The way to salvation is proclaimed as a fourfold endeavour through work, devotion, concentration and knowledge – cognition, emotion, volition and reason, which are the principal operating faculties of human nature, corresponding to the manner in which religious exercise and spiritual practice in a sense of man's endeavouring to rise above himself towards Godhead takes place. Spiritual life is not, as wrongly supposed, different from secular life, nor are the so-called secular needs divested of their spiritual meaning. The well-known classification of life's aims into Dharma, Artha, Kama and Moksha, that is to say, the ordering and regularisation of the material and emotional needs of the person in the light of the ultimate freedom to be attained in eternal life, is the first statement of insight which ancient sages made of the blend of spiritual aspiration and secular demand. As the body and the spirit in the human individual are not isolated departments of activity but are a fusion of physical need with that of one's spiritual aim, the world and God are not contradictory phases but constitute the Form and the Spirit of the Universe.

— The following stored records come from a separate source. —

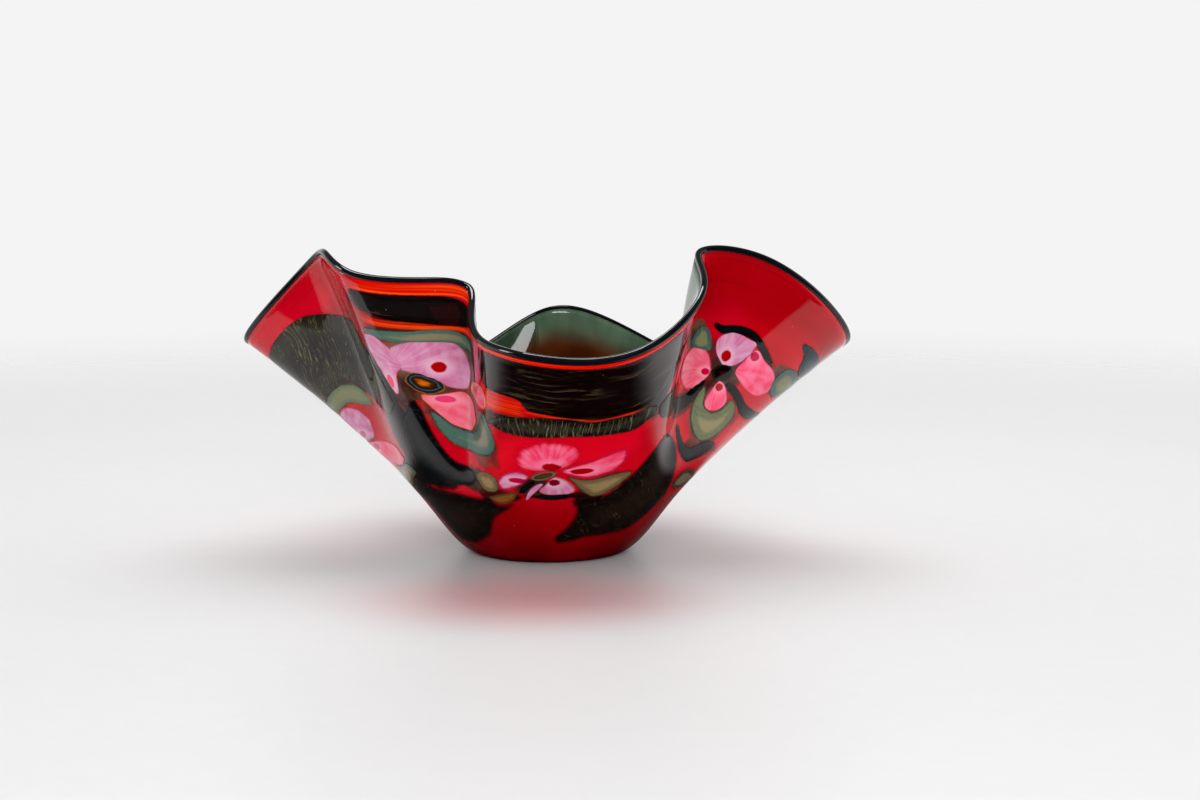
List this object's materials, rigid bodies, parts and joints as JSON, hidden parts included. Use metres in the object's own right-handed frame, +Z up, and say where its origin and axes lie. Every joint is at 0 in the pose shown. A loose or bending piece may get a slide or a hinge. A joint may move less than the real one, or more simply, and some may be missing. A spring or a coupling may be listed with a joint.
{
  "type": "art glass bowl",
  "caption": "Ruffled round blown-glass bowl with a flat foot, swung lobed rim, black lip wrap and laid-on glass flowers and leaves.",
  "frame": {"origin": "middle of the flat foot, on the surface that the bowl stands on", "axes": "+Z up, +X to the right along the two widest lobes, the front with the low front lobe faces -Y"},
  "size_m": [0.3616, 0.3008, 0.1886],
  "materials": {
    "ruby_glass": "glossy ruby red, dense enough to look opaque, orange where it thins under the rim",
    "inner_glass": "glossy dark green and brown, opaque",
    "lip_glass": "glossy black, fire-polished",
    "pink_glass": "glossy hot pink, paler in the middle, dark red spot at the root",
    "lilac_glass": "glossy pale lilac pink",
    "coral_glass": "glossy coral pink",
    "flower_centre_glass": "glossy, ringed black, teal and amber",
    "black_vine_glass": "glossy black",
    "umber_leaf_glass": "glossy dark brown, combed with fine tan lines",
    "olive_leaf_glass": "glossy olive, feathered edge",
    "teal_leaf_glass": "glossy grey teal with an olive edge",
    "tan_leaf_glass": "glossy tan and olive, combed"
  },
  "bodies": {
    "root": {"back_left_centre": "flower_centre_glass", "back_left_leaf": "umber_leaf_glass", "back_left_petal_left": "coral_glass", "back_left_petal_right": "lilac_glass", "back_left_petal_top": "pink_glass", "back_right_centre": "flower_centre_glass", "back_right_leaf": "umber_leaf_glass", "back_right_petal_left": "lilac_glass", "back_right_petal_low": "pink_glass", "back_right_petal_right": "lilac_glass", "back_right_petal_top": "pink_glass", "back_shade": "umber_leaf_glass", "front_calyx": "black_vine_glass", "front_calyx_left": "black_vine_glass", "front_flower_centre": "flower_centre_glass", "front_fringe": "olive_leaf_glass", "front_leaf_left": "tan_leaf_glass", "front_leaf_low": "tan_leaf_glass", "front_leaf_right": "tan_leaf_glass", "front_petal_bottom": "lilac_glass", "front_petal_curl": "lilac_glass", "front_petal_left": "lilac_glass", "front_petal_right": "pink_glass", "front_petal_top": "pink_glass", "front_shade": "umber_leaf_glass", "front_vine": "umber_leaf_glass", "inner_casing": "inner_glass", "left_flower_centre": "flower_centre_glass", "left_fringe": "olive_leaf_glass", "left_front_eye": "flower_centre_glass", "left_front_leaf_low": "teal_leaf_glass", "left_front_leaf_top": "teal_leaf_glass", "left_front_petal_left": "lilac_glass", "left_front_petal_low": "coral_glass", "left_front_petal_right": "coral_glass", "left_front_petal_top": "lilac_glass", "left_front_shade": "umber_leaf_glass", "left_leaf_big": "umber_leaf_glass", "left_leaf_dark": "umber_leaf_glass", "left_leaf_tan": "tan_leaf_glass", "left_petal_back": "lilac_glass", "left_petal_high": "lilac_glass", "left_petal_low": "pink_glass", "left_vine": "black_vine_glass", "lip_wrap": "lip_glass", "right_flower_centre": "flower_centre_glass", "right_leaf_far": "teal_leaf_glass", "right_leaf_left": "olive_leaf_glass", "right_leaf_low": "tan_leaf_glass", "right_leaf_right": "olive_leaf_glass", "right_leaf_ring": "teal_leaf_glass", "right_petal_left": "coral_glass", "right_petal_low": "pink_glass", "right_petal_right": "pink_glass", "right_petal_top": "lilac_glass", "right_stem_low": "black_vine_glass", "right_stem_top": "black_vine_glass", "right_vine": "black_vine_glass", "right_vine_low": "black_vine_glass", "ruby_wall": "ruby_glass"}
  },
  "joints": []
}
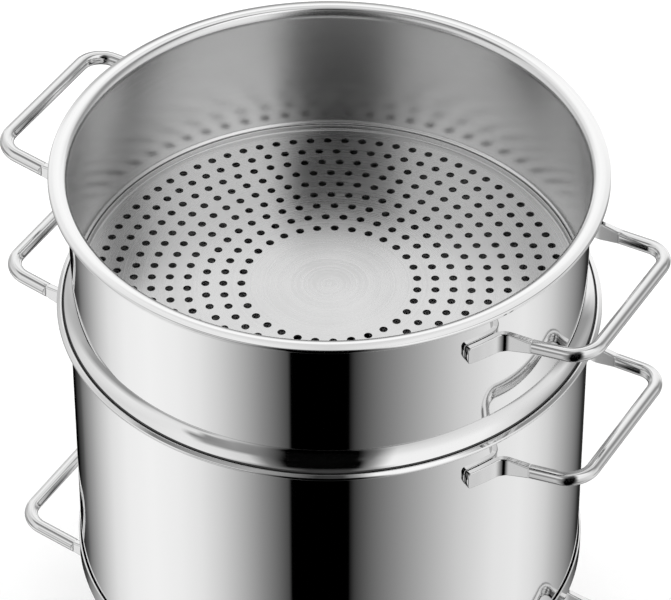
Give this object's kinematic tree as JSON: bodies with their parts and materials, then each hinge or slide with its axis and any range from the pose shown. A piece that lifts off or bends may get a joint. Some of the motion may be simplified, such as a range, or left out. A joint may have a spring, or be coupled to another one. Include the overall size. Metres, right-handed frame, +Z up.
{
  "type": "steam juicer",
  "caption": "Stacked stainless steel steam juicer: a fruit basket on a juice container with a steam chimney, on a water pot with a thick base. Bent rod handles on both sides.",
  "frame": {"origin": "middle of the flat underside of the base, which stands on the hob", "axes": "+Z up through the stack, +X and -X towards the two handles of each vessel, -Y towards the juice outlet"},
  "size_m": [0.3364, 0.2973, 0.3527],
  "materials": {
    "cap_steel": "mirror-polished stainless steel",
    "core_aluminium": "dull, as rolled",
    "pot_steel": "mirror-polished stainless steel",
    "handle_steel": "mirror-polished stainless steel",
    "container_steel": "mirror-polished stainless steel",
    "pan_steel": "satin",
    "chimney_steel": "satin",
    "outlet_steel": "mirror-polished stainless steel",
    "basket_steel": "mirror-polished stainless steel",
    "sieve_steel": "satin"
  },
  "bodies": {
    "water_pot": {"water_pot_shell": "pot_steel", "base_core_disc": "core_aluminium", "base_cap": "cap_steel", "water_pot_handle_right": "handle_steel", "water_pot_handle_left": "handle_steel"},
    "juice_container": {"container_shell": "container_steel", "container_floor": "pan_steel", "steam_chimney": "chimney_steel", "juice_outlet": "outlet_steel", "container_handle_right": "handle_steel", "container_handle_left": "handle_steel"},
    "fruit_basket": {"basket_shell": "basket_steel", "basket_floor": "sieve_steel", "basket_handle_right": "handle_steel", "basket_handle_left": "handle_steel"}
  },
  "joints": [
    {"name": "container_lift", "type": "slide", "parent": "water_pot", "child": "juice_container", "axis": [0, 0, 1], "range_m": [0, 0.1]},
    {"name": "basket_lift", "type": "slide", "parent": "juice_container", "child": "fruit_basket", "axis": [0, 0, 1], "range_m": [0, 0.1]}
  ]
}
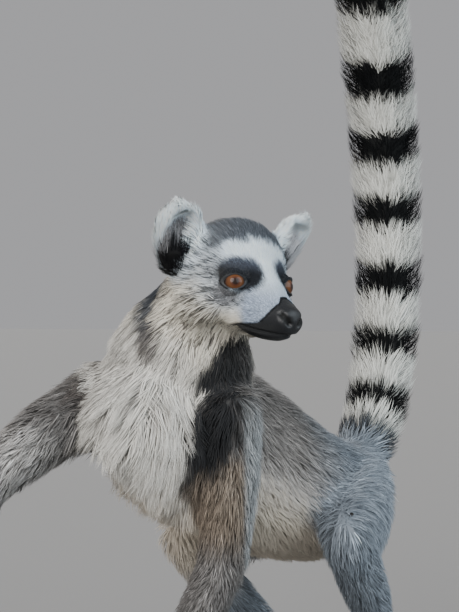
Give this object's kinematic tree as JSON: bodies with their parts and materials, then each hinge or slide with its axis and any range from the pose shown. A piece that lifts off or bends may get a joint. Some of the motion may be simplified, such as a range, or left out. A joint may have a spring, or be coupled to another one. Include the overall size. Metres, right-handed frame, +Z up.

The outward cooperation and harmony in social life made secure by the institutions of a blending classification of the human community into the directing and the guiding (Brahmana), the administrative and the military or defending (Kshatriya), the trading and the commercial (Vaisya), and the manual and working (Sudra), has been the ancient wisdom behind the survival and stability of the social structure, so that everything is what it is and is not other than what it is. But the further progress towards the real from matter to life, mind, reason and spirit is ensured through the inner transformation of personality by the ascending stages of discipline, study and education (Brahmacharya), keeping oneself abreast with the hard facts of life in their various phases (Garhasthya), non-attachment to things which are not commensurate with an internal progress of the spirit (Vanaprastha), and a total dedication of oneself to the affirmation of the Absolute (Samnyasa). Man rises from his physical individuality to family, community, nation, world and a universal perspective by stages of cultural advancement.

The book is rounded up with the eternal import of the teachings of the Bhagavad Gita presented interpretatively in an intelligible form.